The Good Ship Bob Marley

Avoid the stodgy Hotel boats crammed with first-world stuffed shirts plying the Nile between Aswan and Luxor. A far more satisfying experience is to sail the Nile on a felucca with its inherent peace and quiet, home-cooked Egyptian meals (salsa-like salads, spicy potatoes, fried chicken, and mint tea), and absence of waiters and tour leaders scrounging tips.

Of course it probably doesn't hurt if the name of your felucca is Bob Marley, with four wacky hosts faithful to their moniker.

The highlight of tourist Egypt is Abu Simbel, the great seated statues of Ramses II saved by UNESCO from permanent immersion by 250-mile (400 Km) long Lake Nasser formed by the Aswan High Dam in the 1960s.

The downside of Abu Simbel is the caravan-departure time of 4 a.m., requiring an exit from bed at 3 a.m. in order to catch the morning sun on statues facing east, wrung out after a lickety-split drive of three hours.
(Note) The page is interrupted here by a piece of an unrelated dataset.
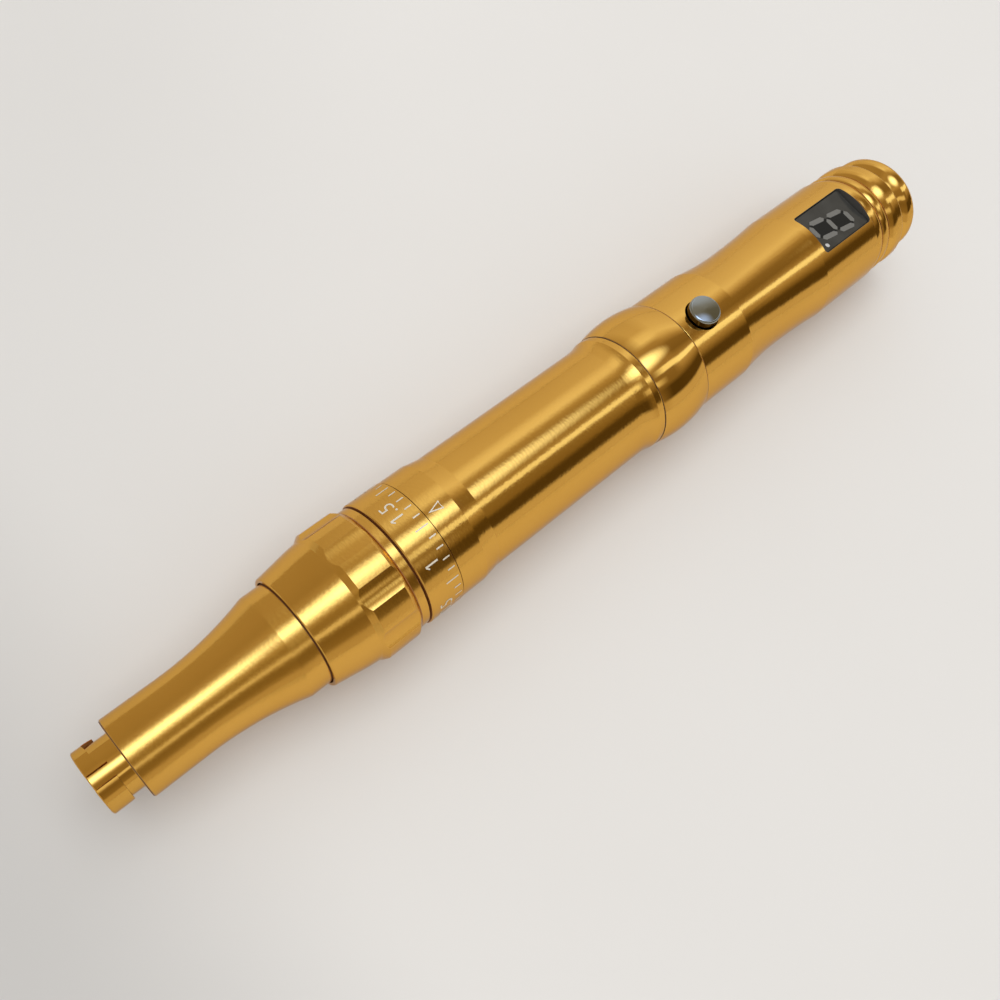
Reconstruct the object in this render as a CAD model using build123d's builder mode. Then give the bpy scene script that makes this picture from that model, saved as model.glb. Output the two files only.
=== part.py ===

The next day we put the overland truck on a Lake Nasser Barge and boarded a ferry for Sudan, the epicenter of an eight-hour helter-skelter chaos that finally cast off to deliver us from the unchanging tourism of Egypt and its mummies dearest.

When you go

Fly to Cairo from the furthest point in the world for about $1000 roundtrip, if you shop around.

A passable double room in Cairo will cost $30 and way up, while in the tourist cities of Alexandria, Luxor, and Aswan a decent double can be had for $30.

If you explore the western oases, stay at the Bedouin Camp five kilometers north of El Dakhla/Mut, which offers nice doubles for $10.

Egyptian merchants double their prices for tourists.